Paul R. Ohodnicki¹, Vinicius Cabral Do Nascimento², Richard Beddingfield², Kevin Byerly², Seung-Ryul Moon², Scott Sudhoff³; ¹National Energy Technology Laboratory (presently at University of Pittsburgh), ²National Energy Technology Laboratory, ³Purdue University

Benefits of spatial permeability optimization in the magnetic core for electromagnetic devices with emphasis on DC and AC inductors will be explored in detail, using the achievable properties obtained through strain annealing treatment of Metal Amorphous Nanocomposite (MANC) alloys. This capacity introduces a new design element which involves the spatial variation of permeability throughout an inductor core that can result in superior performance. However, the device characteristics result from a multitude of aspects besides the material properties, including its geometry and operational context (e.g. frequency, current waveform, and temperature constraints).
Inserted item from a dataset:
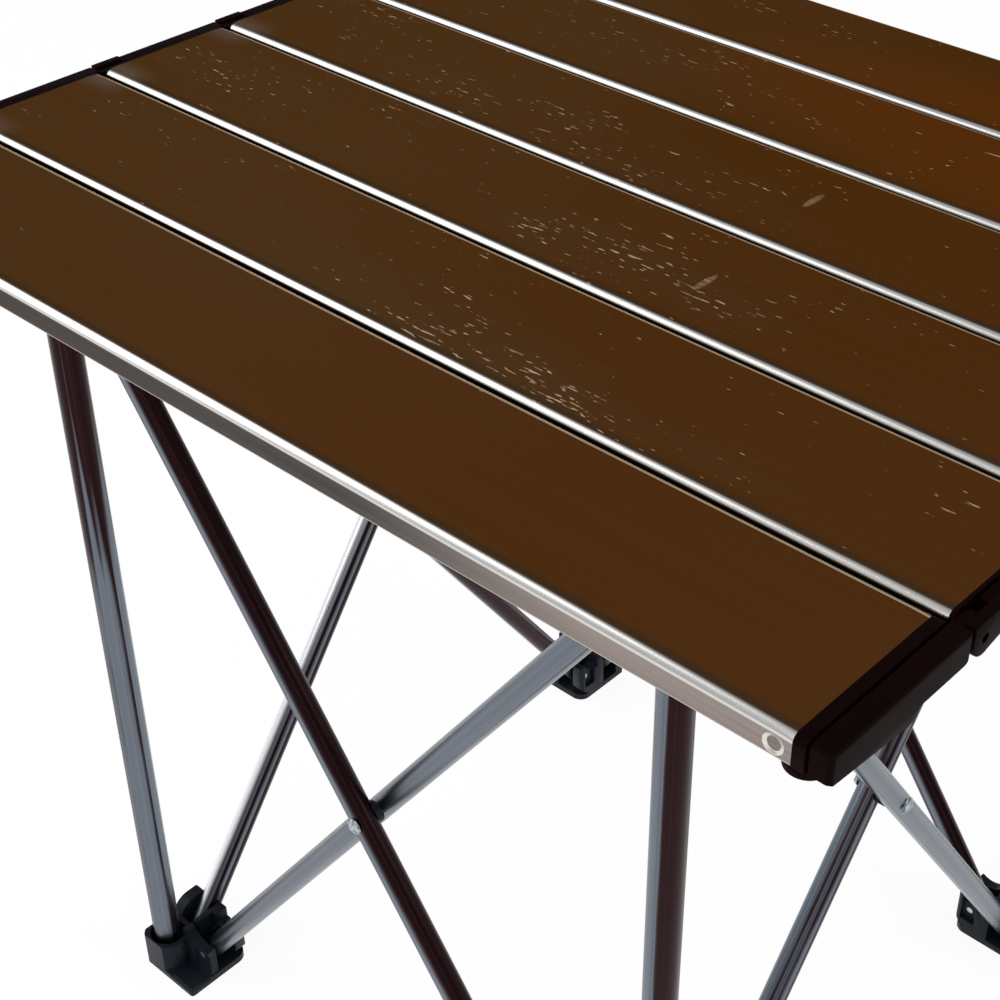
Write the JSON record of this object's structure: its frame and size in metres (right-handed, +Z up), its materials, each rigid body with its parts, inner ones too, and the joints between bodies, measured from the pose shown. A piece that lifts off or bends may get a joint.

In order to fully leverage the capacity of spatial dependent permeability engineering, the geometry, windings, and core permeability should be optimized simultaneously. Comparisons will be presented for viable solutions using permeability tuned un-gapped inductors against traditional gapped devices through multi-objective design optimization. Case studies included in this work evaluates AC and DC inductors with toroidal and racetrack parametrized geometries.